The Constitution prohibits States from entering treaties, alliances, or confederations [Art I. Sec.10]. Although I found no pre-Civil War decisions on this subject, the plain text seems to make the Confederacy unconstitutional so that the seceding States could not be recognized as having any legal existence. Today, its practical significance lies in the limitations which it implies upon the power of the States to deal with matters having a bearing upon international relations.
Nullification Doctrine, first expressed in Kentucky and Virginia Resolutions of 1798 declaring Alien and Sedition Acts unconstitutional, is a legal theory that the Constitution is only a compact among states to delegate limited powers to a national government to deal with national affairs but not to interfere with the political, social, or economic structure or interests of the sovereign [self-governing] states. Therefore, states can ultimately determine whether a federal law exceeds authority of the national government, declare it unconstitutional, and refuse to enforce it. Jefferson drafted the resolutions, which advocate state rights and strict construction of Constitution. Calhoun used this theory to justify the Ordinance of Nullification of federal tariff laws in SC in 1832. Jackson responded with threat to deploy federal troops to enforce the law, stating that a state’s power to invalidate a federal law is inconsistent with the existence of a Union. The Constitution forms a government, not a league of sovereign states; and to say that a state may at will secede from the Union is to say the US is not a nation. [Proclamation on Nullification]

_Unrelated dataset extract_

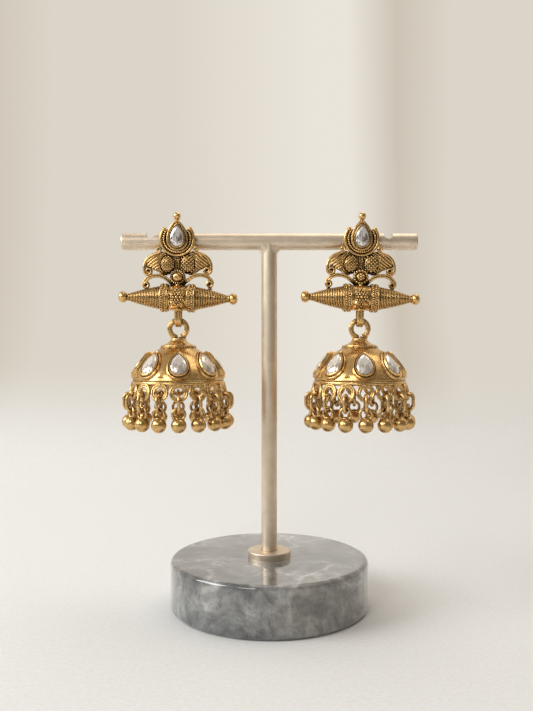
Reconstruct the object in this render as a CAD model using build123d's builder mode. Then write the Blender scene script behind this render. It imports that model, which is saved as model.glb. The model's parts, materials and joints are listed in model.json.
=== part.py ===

Confederate states adopted resolutions similar to Declaration of Independence to provide official justification for secession, comparing southern secession to the American Revolution. [Declarations of Secession]. These documents cite the Constitution [Art. IV] providing for return of fugitive slave. Recognition of slavery was essential to forming’’ a more perfect union’’ for southern states. South argued that northern anti-slave movement and failure to enforce fugitive slave provision justified secession. Northern states granted freedom to fugitive slaves by law [using nullification theory as justification]; refused to enforce Fugitive Slave Act [fed military very small]; encouraged Underground Railroad.